New Zealand businesses are looking to 2012 with renewed confidence, according to the findings of the latest Grant Thornton International Business Report (IBR).
The quarterly survey noted a cautious increase in optimism; with many indicators pointing to growth plans among employers and most employees will get a pay rise next year. Expenditure on Research and Development, however, looks set to take a back seat.
After a bullish outlook early in the year, business confidence dipped last quarter but has now taken an upturn with 36 per cent of respondents more upbeat compared with 32 per cent in the previous period.
This contrasts with New Zealand’s major trading partners who are viewing the New Year less favourably. Confidence among Australian businesses declined for the fourth consecutive quarter, now standing at 24 per cent; the US at one per cent and the UK at minus 35.

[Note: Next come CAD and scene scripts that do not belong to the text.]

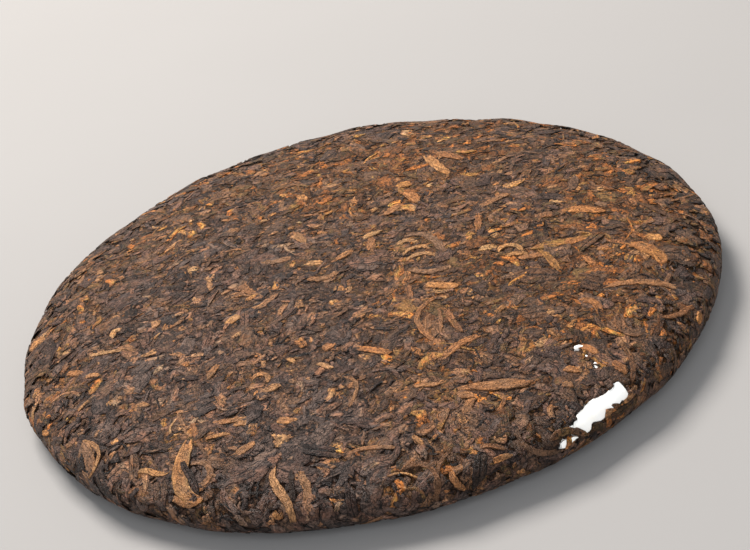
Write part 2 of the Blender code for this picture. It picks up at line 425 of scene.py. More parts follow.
@dataclass(frozen=True)
class TeaTones:
    """The colours of fermented tea from black-brown to pale gold, by tone from 0 to 1."""

    stops: tuple[tuple[float, tuple[int, int, int]], ...] = (
        (0.00, (30, 19, 13)),
        (0.14, (58, 41, 31)),
        (0.28, (86, 64, 50)),
        (0.42, (110, 82, 63)),
        (0.56, (137, 100, 73)),
        (0.70, (165, 119, 79)),
        (0.85, (193, 148, 100)),
        (1.00, (220, 188, 138)),
    )
    casts: tuple[tuple[float, tuple[float, float, float]], ...] = (
        (0.0, (0.84, 0.98, 1.28)),
        (0.25, (1.04, 0.93, 1.02)),
        (0.5, (1.0, 1.0, 0.98)),
        (0.62, (1.10, 0.97, 0.81)),
        (0.75, (1.22, 0.95, 0.66)),
        (0.86, (1.0, 1.03, 0.58)),
        (1.0, (1.38, 0.90, 0.38)),
    )

    def ramp(self, wiring: Wiring, share: object, stops: list[tuple[float, tuple]]) -> bpy.types.NodeSocket:
        """The colour of a ramp with the given stops."""
        ramp = wiring.node("ValToRGB", None, Fac=share)
        marks = ramp.color_ramp.elements
        for index, (position, colour) in enumerate(stops):
            mark = marks[index] if index < 2 else marks.new(position)
            mark.position = position
            mark.color = colour
        return ramp.outputs["Color"]

    def group(self) -> bpy.types.NodeTree:
        """A node group that turns a tone into a colour, shifted to slate, purple, olive or rust."""
        wiring, brought, taken = new_group("tea_tone", {"Tone": "Float", "Cast": "Float"}, {"Color": "Color"})
        plain = self.ramp(wiring, brought["Tone"], [(at, srgb(*colour)) for at, colour in self.stops])
        shift = self.ramp(wiring, brought["Cast"], [(at, (*colour, 1.0)) for at, colour in self.casts])
        wiring.feed(taken["Color"], wiring.blend(1.0, plain, shift, "MULTIPLY"))
        return wiring.tree


@dataclass(frozen=True)
class LeafGrain:
    """Fine lines along a leaf, read from its own flat map."""

    def group(self) -> bpy.types.NodeTree:
        """A node group that draws lines stretched along the leaf, in two finenesses."""
        wiring, brought, taken = new_group(
            "leaf_grain",
            {"Map": "Vector", "Seed": "Float"},
            {"Streak": "Float", "Crease": "Float", "Height": "Float"},
        )
        apart = wiring.node("SeparateXYZ", None, Vector=brought["Map"])
        shift = wiring.sum("MULTIPLY", brought["Seed"], 61.0)
        coarse = wiring.node("CombineXYZ", None, X=wiring.sum("MULTIPLY", apart.outputs[0], 2.6),
                             Y=wiring.sum("MULTIPLY", apart.outputs[1], 10.0), Z=shift).outputs[0]
        fine = wiring.node("CombineXYZ", None, X=wiring.sum("MULTIPLY", apart.outputs[0], 9.0),
                           Y=wiring.sum("MULTIPLY", apart.outputs[1], 26.0), Z=shift).outputs[0]
        broad_lines = wiring.noise(coarse, 1.0, 2.0, 0.55, 0.5)
        fine_lines = wiring.noise(fine, 1.0, 2.0, 0.6, 0.3)
        streak = wiring.sum("ADD", wiring.sum("MULTIPLY", broad_lines, 0.55),
                            wiring.sum("MULTIPLY", fine_lines, 0.45))
        crease = wiring.ridge(broad_lines, 16.0)
        wiring.feed(taken["Streak"], streak)
        wiring.feed(taken["Crease"], crease)
        height = wiring.sum("ADD", broad_lines, wiring.sum("MULTIPLY", fine_lines, 0.6))
        wiring.feed(taken["Height"], wiring.sum("SUBTRACT", height, wiring.sum("MULTIPLY", crease, 0.35)))
        return wiring.tree


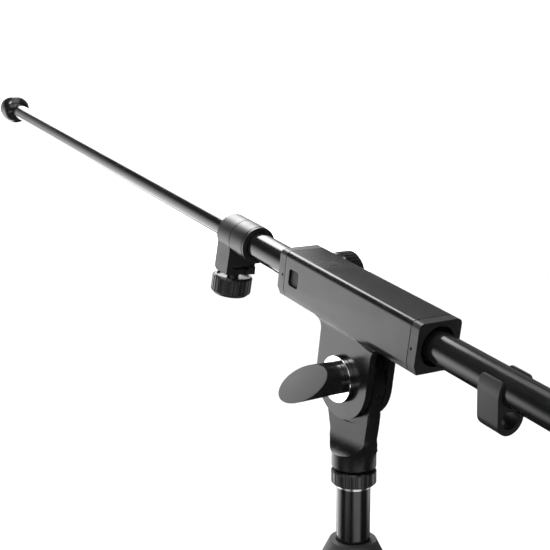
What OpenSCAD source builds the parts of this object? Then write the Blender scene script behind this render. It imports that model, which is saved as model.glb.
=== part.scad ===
/* [Stand] */
// Height of the tilt hinge above the floor
hinge_height = 930; // [900:5:960]
// Height of the lower tube's top edge
lower_tube_top = 780; // [740:5:785]
// Diameter of the lower column tube
lower_tube_d = 25; // [25:0.1:25.4]
// Diameter of the sliding upper column tube
upper_tube_d = 20; // [19.6:0.1:20]

/* [Legs] */
// Distance from a leg's pivot to the middle of its rubber foot
leg_length = 340; // [300:5:360]
// Angle between a spread leg and the column
leg_spread = 72; // [68:1:74]
// Diameter of a leg tube
leg_tube_d = 16; // [15:0.1:16]
// Diameter of a rubber foot
foot_d = 21; // [20:0.5:22]

/* [Head] */
// Downward tilt of the microphone end of the boom
boom_tilt = 9.86; // [0:0.01:30]
// Length of the head between the faces of its end caps
head_length = 130.6; // [130:0.1:134]
// Width of the head across the boom
head_width = 29.5; // [29:0.1:30]
// Depth of the tilt hinge below the boom's axis
hinge_drop = 43.8; // [43:0.1:46]
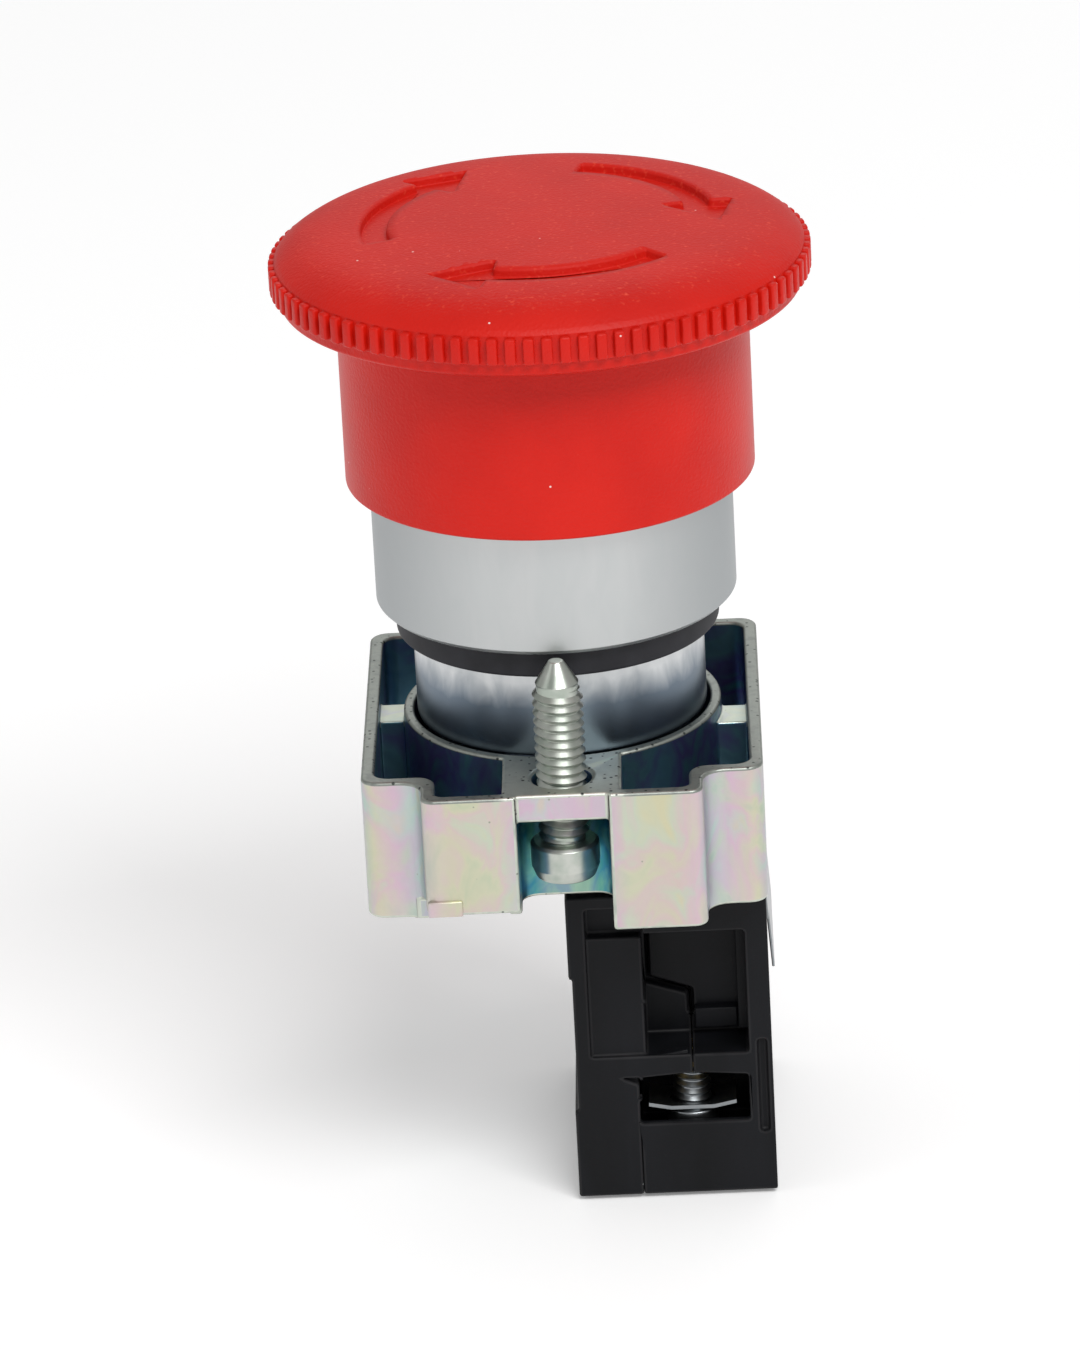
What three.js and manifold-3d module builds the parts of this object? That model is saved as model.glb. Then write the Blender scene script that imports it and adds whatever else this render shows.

Peter Sherwin, partner, Grant Thornton New Zealand, said that in Australia the recession had been masked by the profitable extractive sector but the wider business sector was now beginning to experience a lack of demand coupled with signs that the property bubble is about to burst.
“In New Zealand our rural sector has a far more widespread effect because there is barely a city, town or province which does not have some farming component. The benefit is that when the rural sector is doing well it feeds right throughout New Zealand. There’s a far greater distribution of benefits than from the extractive industry in Australia, which is far more geographically defined.”
Sherwin said that while tourism was challenging, New Zealand had been able to swop the traditional visitor markets of Europe and the US for Australia and China.
Higher dairy prices have also had a flow on effect to trends predicted for 2012. More than half of respondents (56 per cent) are expecting increased revenues and 47 per cent are planning to invest in plant and machinery.
However, Sherwin was concerned at the dip in those businesses planning to invest in Research and Development, now at minus four per cent.
“R&D traditionally takes a back seat when there is a constrained economic environment and profitability is hammered. But it’s a worry. You can’t reduce the investment in R&D for a sustained period without killing your business.
“If we want to take New Zealand into a fully developed economy moving up the OECD scale, we will have to do more than export primary produce. I think this anticipated decline in R&D investment is a real danger signal. It’s a call to action and it needs leadership from the Government to help businesses be more open to R&D,” Sherwin said.
The survey indicates that businesses are cautious about employment opportunities over the next year with 26 per cent expecting to increase their workforce, a significant drop of 23 per cent compared with the previous corresponding quarter. But, at the same time, they see a lack of skilled workforce as a major impediment to growth in 2012.
Sherwin attributed the apparent discrepancy to an overall caution among employers after “a couple of false dawns” but they did signal concern about availability of skilled workers – 39 per cent, which was 12 per cent higher than the previous corresponding period in 2010.
“We have unemployed people but do they have the skills for the jobs that are going to be available. This gets back to one of the real challenges for New Zealand, which is to get a better match between tertiary education and industry. I think there is a clear disconnect between what the education system is producing versus industry demands.”
Sherwin called for a tripartite collaboration among industry, the education sector and government to improve the “connection.”
Good news for employees in the report was that 79 per cent of employers were planning to provide workers with a pay rise over the next year (55 per cent in 2010). Of those, 62 per cent said the salary increase would be in line with inflation and 17 per cent said it would be by more than inflation.